12 Paesi concordano misure concrete per fermare il genocidio a Gaza

Articolo pubblicato originariamente su The National. Traduzione dall’inglese a cura di Veronica Bianchini

Di Gregor Young

DODICI Paesi hanno deciso di adottare azioni concrete contro Israele per fermare il genocidio contro il popolo palestinese.

In occasione di una conferenza tenutasi a Bogotá, a integrazione delle sanzioni già imposte dal Gruppo dell’Aia quest’anno, gli Stati si sono impegnati ad adottare sei misure per porre un limite al bombardamento continuo della Palestina da parte di Israele.

Alla conferenza hanno partecipato trenta Stati. Tutti sono stati concordi nel dichiarare che “l’era dell’impunità deve finire” e hanno lanciato un appello unanime per il cessate il fuoco.

Di questi, 12 si sono impegnati ad adottare immediatamente le seguenti misure:

  • impedire la fornitura o il trasferimento di armi

  • impedire il transito, l’attracco e la manutenzione delle navi in qualsiasi porto

  • impedire il trasporto di armi, munizioni, combustibile ad uso militare e relativo equipaggiamento, nonché articoli a duplice uso verso Israele su navi battenti la bandiera dei Paesi firmatari

  • avviare una revisione urgente di tutti gli appalti pubblici

  • ottemperare all’obbligo di garantire che gli Stati rispondano dei crimini più gravi secondo quanto stabilito dal diritto internazionale

  • dare esecuzione ai mandati emessi nell’ambito della giurisdizione universale.

The National comprende che sono in corso consultazioni con gli altri 18 Stati coinvolti e che la scadenza per ulteriori adesioni è fissata al 20 settembre.

I 12 Stati che hanno accettato il testo sono Bolivia, Colombia, Cuba, Indonesia, Iraq, Libia, Malesia, Nicaragua, Namibia, Oman, Saint Vincent e Grenadine e Sudafrica.

Un passo avanti epocale”

Francesca Albanese, relatrice speciale delle Nazioni Unite per i Territori palestinesi occupati, ha dichiarato: “Questi 12 Stati hanno compiuto un passo avanti epocale. Il tempo stringe ora perché altri Stati, dall’Europa al mondo arabo e oltre, si uniscano a loro”.

“Siamo venuti a Bogotá per fare la storia e ci siamo riusciti”, ha aggiunto il presidente colombiano Gustavo Petro.
“Insieme abbiamo iniziato a lavorare per porre fine all’era dell’impunità.

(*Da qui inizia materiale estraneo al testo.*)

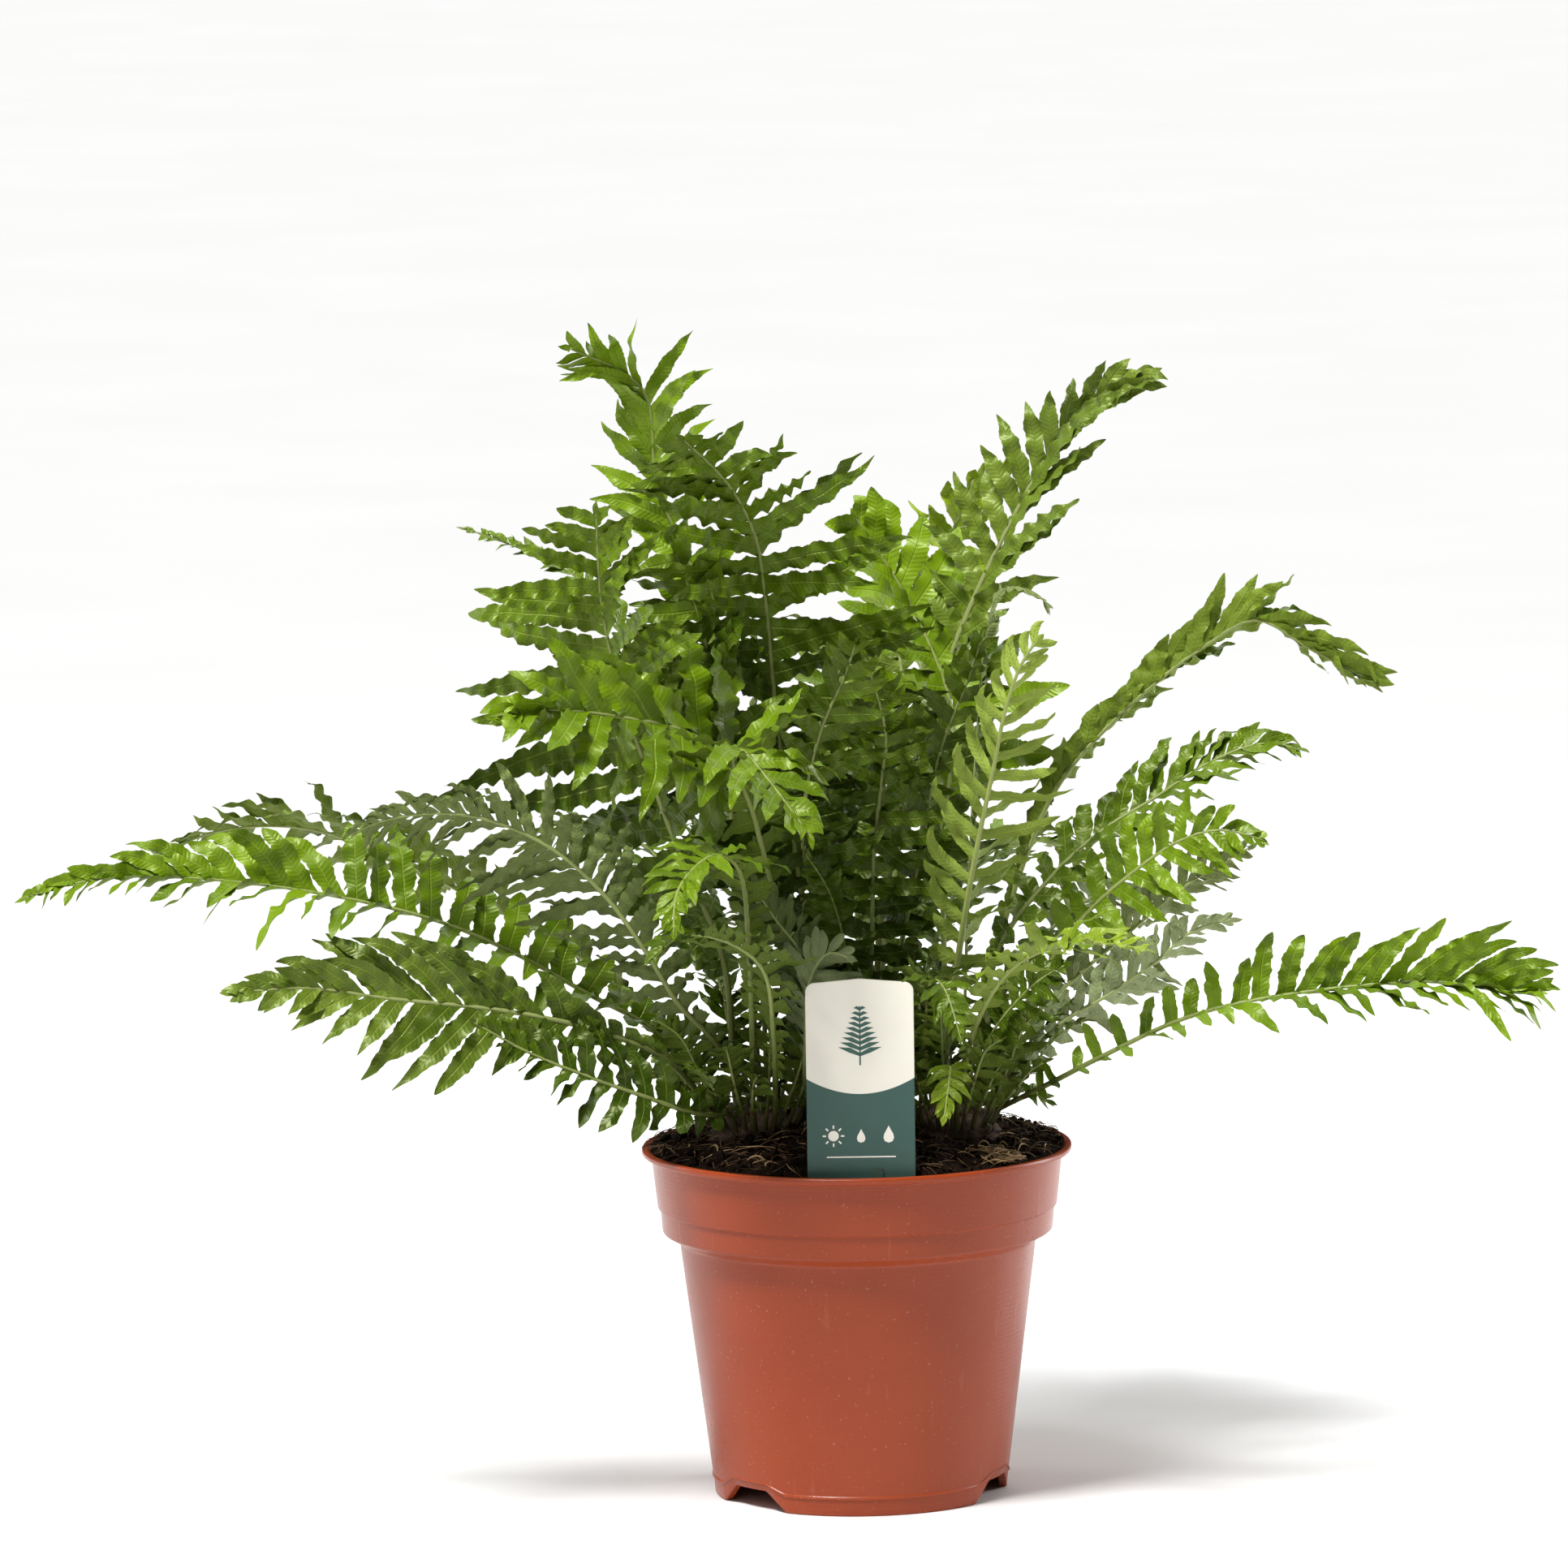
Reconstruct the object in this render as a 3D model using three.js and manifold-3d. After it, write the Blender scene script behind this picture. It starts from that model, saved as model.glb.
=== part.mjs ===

Queste misure dimostrano che non permetteremo più che il rispetto del diritto internazionale sia trattato come facoltativo, o che la vita dei palestinesi sia considerata priva di valore”.

Nel frattempo, Varsha Gandikota-Nellutla, segretaria esecutiva del Gruppo dell’Aia, ha affermato che la conferenza “segna una svolta”. “Non solo per la Palestina, ma per il futuro del sistema internazionale”. “Per decenni gli Stati, in particolare quelli del sud del mondo, hanno sopportato il costo di un sistema internazionale in rovina. A Bogotá si sono riuniti per rimetterlo in piedi, non con le parole, ma con i fatti”.

Il Gruppo dell’Aia

A gennaio nove paesi si sono riuniti all’Aia per discutere delle sanzioni da imporre al governo israeliano per la sua condotta in Palestina.

Bolivia, Repubblica di Colombia, Repubblica di Cuba, Repubblica di Honduras, Malesia, Repubblica di Namibia, Repubblica del Senegal e Repubblica del Sudafrica hanno concordato tre azioni contro lo Stato israeliano.

Hanno definito i loro obiettivi:

  • dare esecuzione ai mandati di arresto emessi contro Benjamin Netanyahu e Yoav Gallant

  • impedire la “fornitura o il trasferimento di armi” o qualsiasi equipaggiamento militare a Israele che “possa essere utilizzato” per commettere crimini di guerra o genocidio

  • impedire l’“attracco in qualsiasi porto” dei loro Paesi “se esiste un rischio evidente che la nave sia usata per trasportare combustibile ad uso militare e armi a Israele” nelle stesse circostanze di cui sopra.

Questa settimana a Bogotà il gruppo ha cercato di portare avanti quanto avviato, con l’adesione al progetto di Indonesia, Iraq, Libia, Nicaragua, Oman e Saint Vincent e Grenadine.